Violating a Restraining Order California Penal Code 273.6
Penal Code 273.6 restricts a person from violating a restraining order ordered by the court. A restraining order granted by the court is generally to protect a person from 1) Harassment 2) Physical Abuse 3) Stalking 4) Threats. Common types of restraints are 1) Personal Contact 2) Electronic communication 3) Social Networks. In order for California Penal Code 273.6 to be violated there are three elements to be met. They are 1) The judge issued a order 2) The person had knowledge of the order 3) And the person had intent to violate the restraining order. There are three defenses to California Penal Code 273.6.
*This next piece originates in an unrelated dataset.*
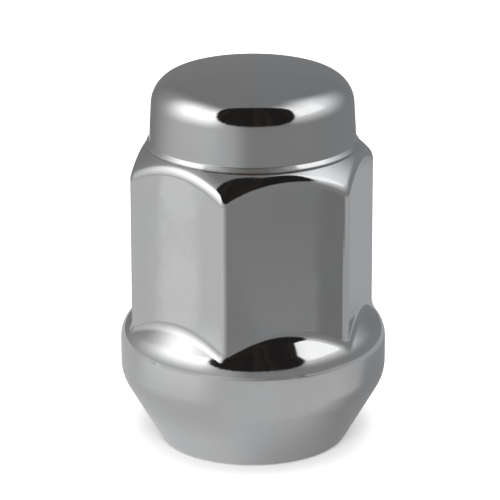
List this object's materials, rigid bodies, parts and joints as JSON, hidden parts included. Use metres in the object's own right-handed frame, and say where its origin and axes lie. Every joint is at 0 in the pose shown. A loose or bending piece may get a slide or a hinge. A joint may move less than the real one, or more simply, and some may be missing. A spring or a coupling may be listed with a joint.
{
  "type": "lug nut",
  "caption": "Chrome-plated closed-end lug nut with a bulge conical seat, a long wrench hexagon and a pressed cap welded on top.",
  "frame": {"origin": "centre of the conical seat's small flat end, on the thread's axis", "axes": "+Z along the thread, from the stud's side towards the closed cap; two opposite hexagon corners lie on the X axis"},
  "size_m": [0.025, 0.025, 0.0358],
  "materials": {
    "body_chrome": "bright chrome plating over a cold-formed steel body, bare grey steel in the thread",
    "cap_chrome": "bright chrome plating over a pressed steel cap"
  },
  "bodies": {
    "root": {"nut_body": "body_chrome", "end_cap": "cap_chrome"}
  },
  "joints": []
}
The defenses to California Penal Code 273.6 are
- 1) Lack of Knowledge
- 2) The person had no intent
- 3) The person was falsely accused.
Generally California Penal Code 273.6 is a misdemeanor. The person may face a maximum fine of $1,000 and up to one year in county jail. The judge can also order probation, which include counseling, anger management, payments to battered women’s shelter, and restitution to the victim. California Penal Code 273.6 is also known to be a wobbler. If the person has violated the law for a second time within a seven-year period then the judge can charge him or her with a felony. The person will face up to one year in country jail or 16 months to three years in California state prison and a fine up to $10,000.